▸ **Required work**
Starting at the line that contains "Recreate this object", restate each line word for word through the final line of the data, keeping both ends.
========
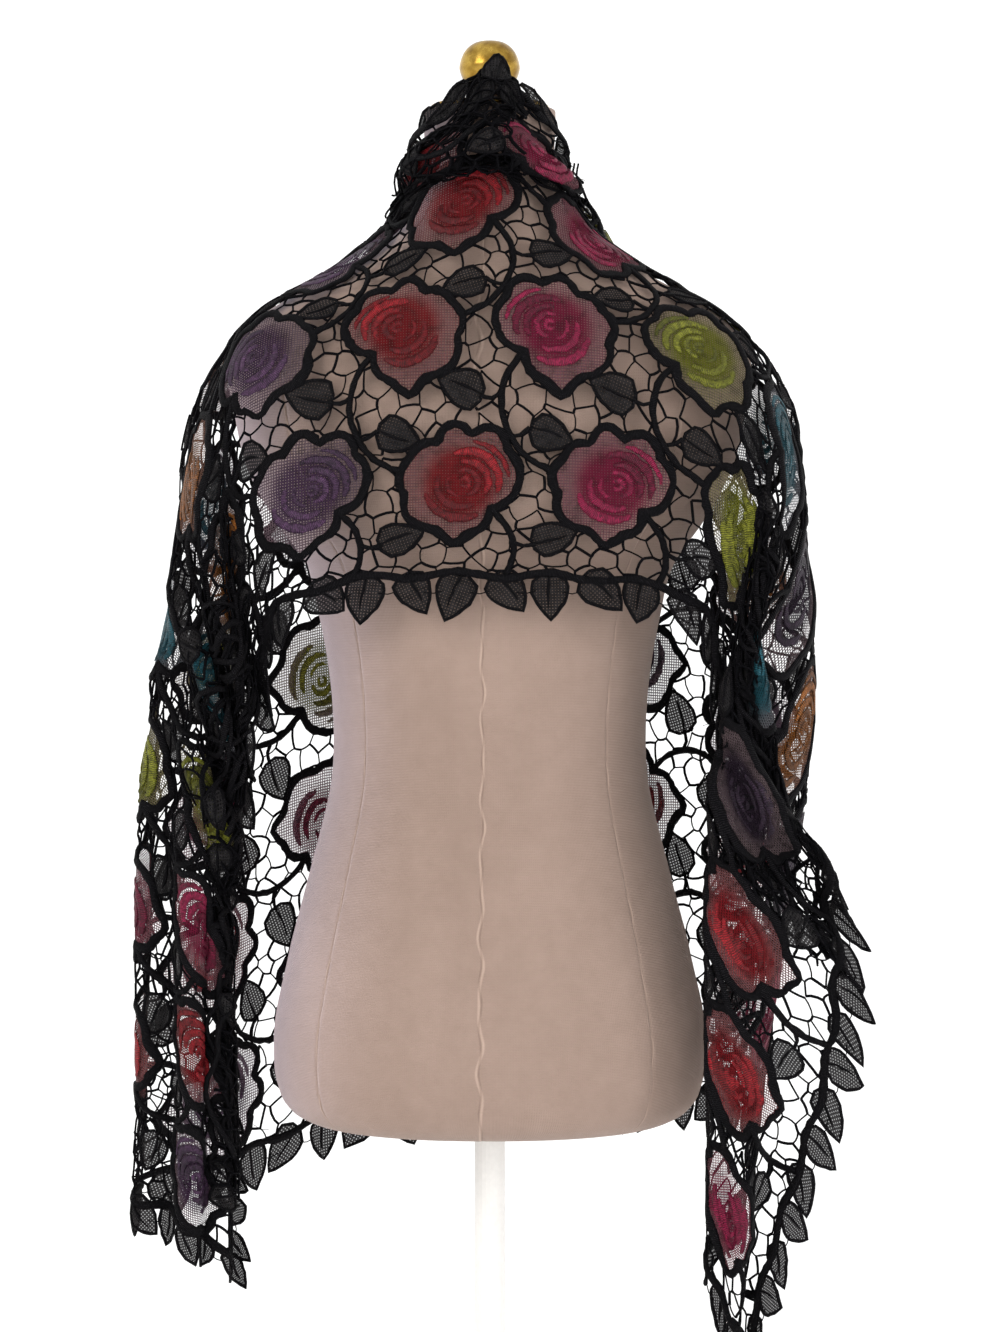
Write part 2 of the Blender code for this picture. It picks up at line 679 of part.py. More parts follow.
def dress_form(surface):
    """The form as one smooth closed body, lofted through its sections."""
    heights = [row[0] for row in FORM_SECTIONS]
    points = []
    for height, half_width, behind, ahead in FORM_SECTIONS:
        for k in range(FORM_SIDES):
            angle = 2 * math.pi * (k + 0.5) / FORM_SIDES
            c, s = math.cos(angle), math.sin(angle)
            power = FORM_SQUARENESS
            reach = (abs(c) ** power + abs(s) ** power) ** (-1 / power)
            points.append((half_width * c * reach, (behind if s < 0 else ahead) * s * reach, FORM_BOTTOM + height))
    faces = [list(range(FORM_SIDES))[::-1]]
    for ring in range(len(heights) - 1):
        low = ring * FORM_SIDES
        for k in range(FORM_SIDES):
            n = (k + 1) % FORM_SIDES
            faces.append((low + k, low + n, low + FORM_SIDES + n, low + FORM_SIDES + k))
    faces.append([len(points) - FORM_SIDES + k for k in range(FORM_SIDES)])
    return solid("form_body", points, faces, surface)


def main():
    for old in list(bpy.data.objects):
        bpy.data.objects.remove(old)
    thread = material("black_lace", (0.012, 0.012, 0.016), 0.75)
    jersey = material("form_jersey", (0.456, 0.332, 0.27), 0.85)
    brass = material("brass", (0.72, 0.5, 0.13), 0.3, 1.0)
    painted = material("stand_paint", (0.72, 0.71, 0.69), 0.45)

    bevel = BASE_EDGE
    turned_solid(
        "stand_base",
        ((BASE_RADIUS, 0), (BASE_RADIUS, BASE_HEIGHT - bevel), (BASE_RADIUS - bevel, BASE_HEIGHT)),
        48,
        painted,
    )
    turned_solid(
        "stand_pole",
        ((POLE_RADIUS, BASE_HEIGHT + GAP), (POLE_RADIUS, FORM_BOTTOM + FORM_SECTIONS[0][0] - GAP)),
        24,
        painted,
    )
    dress_form(jersey)
    cap_bottom = FORM_BOTTOM + NECK_TOP + GAP
    cap = ((CAP_RADIUS, 0), (CAP_RADIUS, CAP_HEIGHT - 1.5), (CAP_RADIUS - 1.5, CAP_HEIGHT))
    turned_solid("neck_cap", cap, 32, brass, cap_bottom)
    turned_solid("neck_knob", KNOB_PROFILE, 24, brass, cap_bottom + CAP_HEIGHT + GAP)

    drape = Drape()
    roses = rose_plan()
    gaps = cut_gaps(roses)
    for name, first, last in STRETCHES:
        points, faces = stretch_mesh(drape, roses, gaps, first, last)
        solid(name, points, faces, thread)


if __name__ == "__main__":
    main()
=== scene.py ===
"""Looks of a lace mantilla draped over a dress form.

The lace is planned flat, in millimetres: u runs along its length and v across it, up from the hem
that lies behind. Roses, leaves, stems, net and leafy trim are laid out there, and a drape then
carries every point onto the form. X runs to the right as seen from behind the form, and the form's
back faces -Y.
"""

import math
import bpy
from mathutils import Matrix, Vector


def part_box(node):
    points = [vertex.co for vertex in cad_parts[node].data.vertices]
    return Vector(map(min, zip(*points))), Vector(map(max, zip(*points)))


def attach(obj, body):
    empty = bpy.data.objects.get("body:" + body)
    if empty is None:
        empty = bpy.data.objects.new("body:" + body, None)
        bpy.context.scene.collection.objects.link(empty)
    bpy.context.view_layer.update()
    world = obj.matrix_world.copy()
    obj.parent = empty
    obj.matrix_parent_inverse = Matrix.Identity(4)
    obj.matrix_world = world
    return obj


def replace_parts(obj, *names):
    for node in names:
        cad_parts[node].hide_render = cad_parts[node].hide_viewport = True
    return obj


bl_info = {
    "name": "Lace mantilla on a dress form",
    "version": (1, 0, 0),
    "blender": (4, 5, 0),
    "location": "3D View > Sidebar > Mantilla",
    "description": "Corded rose lace draped on a dress form, with its stand and studio",
    "category": "Add Mesh",
}

import bpy
import numpy as np
from mathutils import Vector
from mathutils.geometry import delaunay_2d_cdt

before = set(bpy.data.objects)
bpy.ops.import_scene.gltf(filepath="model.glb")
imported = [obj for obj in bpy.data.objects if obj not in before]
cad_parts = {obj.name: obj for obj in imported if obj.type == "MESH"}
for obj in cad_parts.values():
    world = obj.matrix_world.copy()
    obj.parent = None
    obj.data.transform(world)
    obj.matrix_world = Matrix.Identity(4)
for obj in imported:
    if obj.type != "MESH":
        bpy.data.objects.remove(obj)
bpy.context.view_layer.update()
LACE_NODES = ("lace_back", "lace_left_fall", "lace_left_end", "lace_right_fall", "lace_right_end")
METRES = 0.001
FORM_BOTTOM = 300  # above the floor, in millimetres like every length below
NECK_TOP = 782  # above the form's underside

# Flat lace, between the stem lines of its trim
LACE_LEFT = -858
LACE_RIGHT = 845
LACE_WIDTH = 485
ROSE_PITCH = 113
ROSE_START = -22
ROSE_ROW_STEP = 111
ROSE_ROW_FIRST = 76
ROSE_ROWS = 4
ROSE_ROW_SHIFT = -42
ROSE_COLUMNS = range(-7, 8)
ROSE_COLOURS = ("purple", "red", "magenta", "green", "teal", "amber")  # repeated from the left end
ROSE_LOBES = (  # start angle, radius there, how far the lobe swells before the next start
    (-83, 50, -5),
    (-52, 44, 4),
    (-12, 41, 4),
    (28, 41, 3),
    (62, 34, 8),
    (104, 36, 8),
    (146, 43, 3),
    (182, 43, 2),
    (220, 29, 3),
    (258, 40, 0),
)
ROSE_SWIRLS = (  # centre along and across, radius, start and end angle, half width of the satin band
    (-4, 1, 3.6, 20, 330, 2.2),
    (-4, 1, 10, 62, 262, 2.6),
    (-2, 0, 11, 282, 392, 1.7),
    (-5, 1, 16.5, 76, 214, 3.0),
    (-1, -2, 17.5, 238, 384, 3.0),
    (-6, 2, 23.5, 64, 204, 3.5),
    (0, -4, 25, 236, 352, 3.6),
    (-7, 3, 29.5, 96, 176, 2.2),
)
ROSE_CHANGED = {  # by column and row; the near-black tint is painted shade on roses where the cloth bunches on the right
    (4, 0): "painted_shade",
    (4, 1): "painted_shade",
    (5, 0): "red",
    (5, 1): "amber",
    (6, 1): "painted_shade",
}
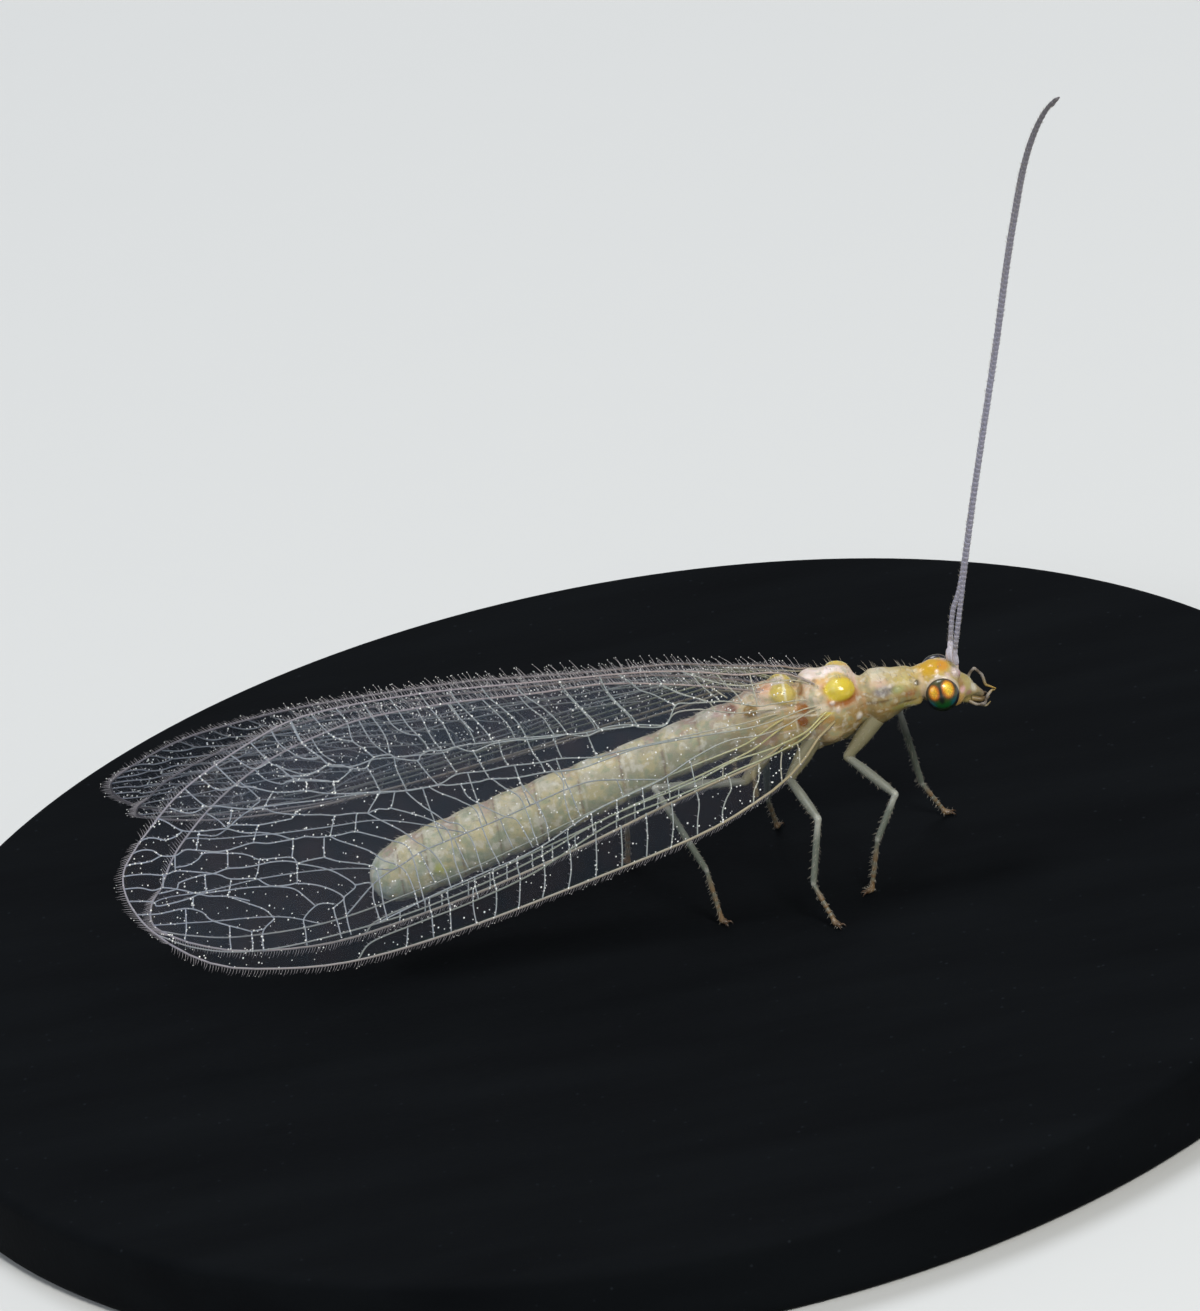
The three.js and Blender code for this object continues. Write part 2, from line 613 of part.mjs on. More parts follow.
function baseGeometry() {
  const { radius, thickness, chamfer, sides } = BASE;
  const profile = [
    [0, 0],
    [radius - chamfer, 0],
    [radius, chamfer],
    [radius, thickness - chamfer],
    [radius - chamfer, thickness],
    [0, thickness],
  ].map(([r, z]) => new THREE.Vector2(r, z));
  const geometry = new THREE.LatheGeometry(profile, sides);
  geometry.rotateX(Math.PI / 2);
  return geometry;
}

// Assembly

const finishes = {
  cuticle: { color: 0xd9c77f, roughness: 0.45 },
  head: { color: 0xe0a93c, roughness: 0.4 },
  eye: { color: 0x2f7a4c, roughness: 0.12 },
  feeler: { color: 0xa8a3ad, roughness: 0.6 },
  abdomen: { color: 0xdfe0b4, roughness: 0.5 },
  leg: { color: 0xb7bba4, roughness: 0.5 },
  wing: { color: 0xc9d2cd, roughness: 0.2 },
  base: { color: 0x24292b, roughness: 0.6 },
};

function addPiece(parent, name, shape, finish) {
  const geometry = shape.isBufferGeometry ? shape : toGeometry(shape);
  const mesh = new THREE.Mesh(geometry, new THREE.MeshStandardMaterial({ ...finishes[finish], metalness: 0 }));
  mesh.name = name;
  parent.add(mesh);
}

const specimen = new THREE.Group();
const lacewing = new THREE.Group();
lacewing.position.set(-BASE.middle, 0, BASE.thickness + GAP);
specimen.add(lacewing);

addPiece(specimen, 'stand_base', baseGeometry(), 'base');

addPiece(lacewing, 'head', headSolid(), 'head');
addPiece(lacewing, 'prothorax', bodyLoft(prothoraxSections, PROTHORAX.sides), 'cuticle');
addPiece(lacewing, 'mesothorax', mesothorax(), 'cuticle');
addPiece(lacewing, 'metathorax', metathorax(), 'cuticle');
addPiece(lacewing, 'abdomen_front', abdomenPiece(1, 3), 'abdomen');
addPiece(lacewing, 'abdomen_middle', abdomenPiece(4, 6), 'abdomen');
addPiece(lacewing, 'abdomen_rear', abdomenPiece(7, 9), 'abdomen');

const legRoom = joined([
  bodyLoft(prothoraxSections, PROTHORAX.sides, LEG_ROOM),
  bodyLoft(mesothoraxSections, MESOTHORAX.sides, LEG_ROOM),
  bodyLoft(metathoraxSections, METATHORAX.sides, LEG_ROOM),
]);

for (const [word, side] of [['left', 1], ['right', -1]]) {
  addPiece(lacewing, `eye_${word}`, eyeSolid(side), 'eye');
  addPiece(lacewing, `antenna_${word}`, feelerSolid(side), 'feeler');
  addPiece(lacewing, `forewing_${word}`, wingGeometry(FOREWING, side), 'wing');
  addPiece(lacewing, `hindwing_${word}`, wingGeometry(HINDWING, side), 'wing');
}
for (const name of Object.keys(LEGS)) {
  addPiece(lacewing, `leg_${name}`, legSolid(name, legRoom), 'leg');
}

export default specimen;
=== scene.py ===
import bisect
import math
import random

import bmesh
import bpy
import numpy as np
from mathutils import Matrix, Vector, noise


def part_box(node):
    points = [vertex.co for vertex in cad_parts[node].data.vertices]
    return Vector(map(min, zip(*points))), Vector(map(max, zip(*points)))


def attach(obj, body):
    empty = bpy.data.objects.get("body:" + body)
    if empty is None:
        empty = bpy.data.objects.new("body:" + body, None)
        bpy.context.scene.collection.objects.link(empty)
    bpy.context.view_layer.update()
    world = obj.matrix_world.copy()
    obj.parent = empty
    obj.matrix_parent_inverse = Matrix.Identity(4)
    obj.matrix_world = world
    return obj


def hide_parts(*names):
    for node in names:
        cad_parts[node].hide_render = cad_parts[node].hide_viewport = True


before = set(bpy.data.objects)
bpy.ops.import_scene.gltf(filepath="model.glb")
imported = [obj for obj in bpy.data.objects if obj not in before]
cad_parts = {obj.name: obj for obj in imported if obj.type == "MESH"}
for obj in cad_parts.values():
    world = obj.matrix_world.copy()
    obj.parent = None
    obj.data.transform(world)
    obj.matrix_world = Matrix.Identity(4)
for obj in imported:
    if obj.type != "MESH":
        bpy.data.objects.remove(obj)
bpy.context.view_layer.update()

# Camera: a long macro lens looking down a little on the animal's right side. It is rolled so that
# the body rises to the right, and aimed at the middle of the picture, high over the back.
MM = 0.001
camera_rise = math.radians(26)
camera_roll = math.radians(11)
camera_aim = Vector((0.22, 0, 6.71)) * MM
camera_distance = 0.30
camera_sensor = 36
picture_height = 24.1 * MM

camera_data = bpy.data.cameras.new("macro camera")
camera_data.sensor_width = camera_sensor
camera_data.lens = camera_sensor * camera_distance / picture_height
camera_data.clip_start = 0.01
camera_data.clip_end = 20
camera = bpy.data.objects.new("macro camera", camera_data)
bpy.context.scene.collection.objects.link(camera)
backward = Vector((0, -math.cos(camera_rise), math.sin(camera_rise)))
level_right = Vector((1, 0, 0))
level_up = Vector((0, math.sin(camera_rise), math.cos(camera_rise)))
right = math.cos(camera_roll) * level_right - math.sin(camera_roll) * level_up
up = math.sin(camera_roll) * level_right + math.cos(camera_roll) * level_up
turn = Matrix((right, up, backward)).transposed().to_4x4()
camera.matrix_world = Matrix.Translation(camera_aim + backward * camera_distance) @ turn
bpy.context.scene.camera = camera


# Studio: a pale matt floor, an even pale sky and three soft lamps. The key lamp stands in front and
# above, a little towards the head. The wings lie four films deep, so light has to pass many layers.
def linear(code):
    """An sRGB hex colour, such as "c8b070", as linear red, green, blue and one."""
    channels = [int(code[i:i + 2], 16) / 255 for i in (0, 2, 4)]
    low = [c / 12.92 for c in channels]
    high = [((c + 0.055) / 1.055) ** 2.4 for c in channels]
    return (*(l if c <= 0.04045 else h for c, l, h in zip(channels, low, high)), 1)


def add_node(tree, kind, inputs=None, **settings):
    """Adds a node with its settings, and sets or links each of its named inputs."""
    node = tree.nodes.new(kind)
    for name, value in settings.items():
        setattr(node, name, value)
    for name, value in (inputs or {}).items():
        if isinstance(value, bpy.types.NodeSocket):
            tree.links.new(value, node.inputs[name])
        else:
            node.inputs[name].default_value = value
    return node


def new_material(name):
    """An empty material and its node tree."""
    material = bpy.data.materials.new(name)
    material.use_nodes = True
    material.node_tree.nodes.clear()
    return material, material.node_tree


def add_surface(tree, inputs):
    """Adds a material's shader, with its inputs, and its output."""
    shader = add_node(tree, "ShaderNodeBsdfPrincipled", inputs)
    add_node(tree, "ShaderNodeOutputMaterial", {"Surface": shader.outputs["BSDF"]})


bpy.context.scene.cycles.transparent_max_bounces = 32
bpy.context.scene.view_settings.view_transform = "Standard"

world = bpy.data.worlds.new("pale studio")
world.use_nodes = True
world.node_tree.nodes["Background"].inputs["Color"].default_value = linear("eef1f4")
world.node_tree.nodes["Background"].inputs["Strength"].default_value = 0.28
bpy.context.scene.world = world

# A lamp is its name, its place and width in metres, its power in watts and its colour.
lamps = [
    ("key lamp", Vector((0.12, -0.26, 0.28)), 0.12, 1.15, "fffaf2"),
    ("fill lamp", Vector((-0.30, -0.14, 0.20)), 0.22, 0.3, "f2f6ff"),
    ("rim lamp", Vector((-0.06, 0.18, 0.45)), 0.20, 1.0, "f6f8ff"),
]
for lamp_name, lamp_at, lamp_size, lamp_power, lamp_colour in lamps:
    lamp_data = bpy.data.lights.new(lamp_name, "AREA")
    lamp_data.shape = "DISK"
    lamp_data.size = lamp_size
    lamp_data.energy = lamp_power
    lamp_data.color = linear(lamp_colour)[:3]
    lamp = bpy.data.objects.new(lamp_name, lamp_data)
    lamp.location = lamp_at
    lamp.rotation_euler = (lamp_at - camera_aim).to_track_quat("Z", "Y").to_euler()
    bpy.context.scene.collection.objects.link(lamp)

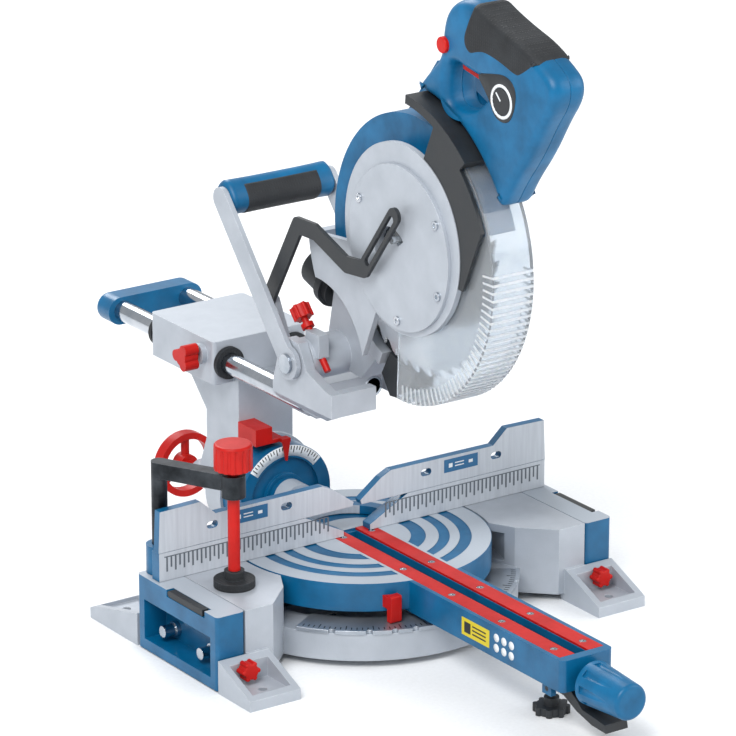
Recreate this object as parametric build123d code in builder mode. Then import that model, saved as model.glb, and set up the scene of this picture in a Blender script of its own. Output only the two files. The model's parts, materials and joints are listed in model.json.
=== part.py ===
"""Sliding compound mitre saw, modelled as separate pieces.

Millimetres. The origin is on the floor, under the centre of the turntable.
+X runs right along the fence, +Y away from the operator and +Z up.
"""

import os
from math import cos, hypot, radians, sin, tan

from build123d import *

os.makedirs("parts", exist_ok=True)

# ---- driving dimensions -------------------------------------------------
blade_radius = 127.0
blade_plate = 2.4
blade_teeth = 40
tooth_depth = 7.0
gap = 0.3  # standing clearance between pieces that move past each other
shaft_fit = 0.05  # radial clearance of a shaft in its bearing

table_top = 78.0
base_bottom = 8.0
base_half_width = 204.5
base_rear = 40.0
turntable_radius = 131.0
turntable_bottom = 49.0
ring_radius = 158.0
ring_top = 36.0
scale_plate_thickness = 4.0
scale_ring_radius = 159.5
scale_angle = 58.0
detent_angles = (0, 15, 22.5, 31.6, 45)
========
▸ **Exercise solution**
Recreate this object as parametric build123d code in builder mode. Then import that model, saved as model.glb, and set up the scene of this picture in a Blender script of its own. Output only the two files. The model's parts, materials and joints are listed in model.json.
=== part.py ===
"""Sliding compound mitre saw, modelled as separate pieces.

Millimetres. The origin is on the floor, under the centre of the turntable.
+X runs right along the fence, +Y away from the operator and +Z up.
"""

import os
from math import cos, hypot, radians, sin, tan

from build123d import *

os.makedirs("parts", exist_ok=True)

# ---- driving dimensions -------------------------------------------------
blade_radius = 127.0
blade_plate = 2.4
blade_teeth = 40
tooth_depth = 7.0
gap = 0.3  # standing clearance between pieces that move past each other
shaft_fit = 0.05  # radial clearance of a shaft in its bearing

table_top = 78.0
base_bottom = 8.0
base_half_width = 204.5
base_rear = 40.0
turntable_radius = 131.0
turntable_bottom = 49.0
ring_radius = 158.0
ring_top = 36.0
scale_plate_thickness = 4.0
scale_ring_radius = 159.5
scale_angle = 58.0
detent_angles = (0, 15, 22.5, 31.6, 45)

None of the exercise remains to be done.